Back from a three-game road trip where they couldn't win, the Timberwolves played an Oklahoma City team that they cannot lose to and they didn't Tuesday night at Target Center, winning 131-120.

Those losses at Atlanta, Indiana and Washington are the kinds that can keep the Wolves out of the playoffs. But All-Star center Karl-Anthony Towns said that victories like this one can still get them there, no matter how mathematically improbable it might be.

"We still have a chance," Towns said after finishing with 41 points and 14 rebounds against Thunder. "We still have a great chance."

They do, particularly if they could play Oklahoma City more than once again this season.

The Wolves are 6-1 since last season's start against a playoff-aimed Thunder team they still trail by nine games in the West. They have beaten All-Stars Russell Westbrook and Paul George and the Thunder with Andrew Wiggins' desperate, banked, buzzer-beating heave early last season and with Wiggins averaging 35 points in the Wolves' first two victories against them this season.

On Tuesday, it was Towns'turn, with a big performance despite early foul trouble. The 41 points give him 182 in five games since returning from missing two games because of a car accident.

That's the most prolific five-game scoring stretch in franchise history, better than Kevin Love's 175 points in February 2014.

That's a 36.4 point average. That's what they call another level.

"We're seeing that right now," Derrick Rose said. "He's averaging probably 35 points. Why not go to him and play through him?"

The Wolves did just that on a night when they also received valuable contributions from Rose, Wiggins, Josh Okogie, Jeff Teague and Keita Bates-Diop. They surrendered 120 points, but held an opponent among the league leaders in pace and transition points to just six fast-break points.

Wolves interim coach Ryan Saunders said he was proud of his players and pleased with a defense that slowed down the pace as well as Westbrook and George, who still combined for 63 points.

He said the same about Towns, who collected two quick fouls in the first four minutes and played only 10½ minutes before halftime.

"His 41 and 14 in 30 minutes is impressive," Saunders said. "We just need to keep him growing in every facet of his game and we know he will. He has teammates who are going to support him to make the next step from All-Star to the next types of accolades that come with doing all the other things. He's definitely moving that."

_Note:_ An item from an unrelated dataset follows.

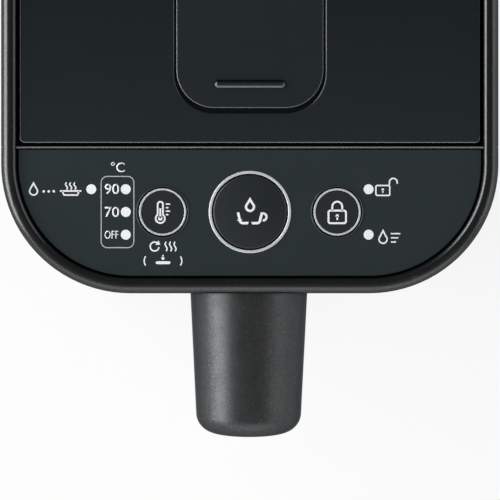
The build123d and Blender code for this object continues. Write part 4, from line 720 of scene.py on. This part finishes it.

In one breath, Towns afterward spoke of his performance in the biblical, describing one dash to the rim for a mighty dunk like this, "Thought Moses was out there, I saw the Red Sea part."

In the next breath, he declared himself unhappy with that 0-3 road trip and unmoved by gaudy stats.

"If we're not winning, it's not fun," said Towns, who moved past Wally Szczerbiak into fifth place on the club's all-time scoring list. "It's cool. It looks great. Friends get to talk about it. But when I go home, I'm still looking in the mirror at a person who lost three games on the road to teams we should be beating."

Saunders acknowledged the road trip, saying "We understand how Sunday looked in Washington." Towns himself dryly said, "Sunday was just the tip of the iceberg with the amazing things we were able to not accomplish on that road trip."

Now they head to Detroit on Wednesday to see what Towns and his team might do next."Just greatness," Okogie said of Towns' last five games. "We're all witnessing it."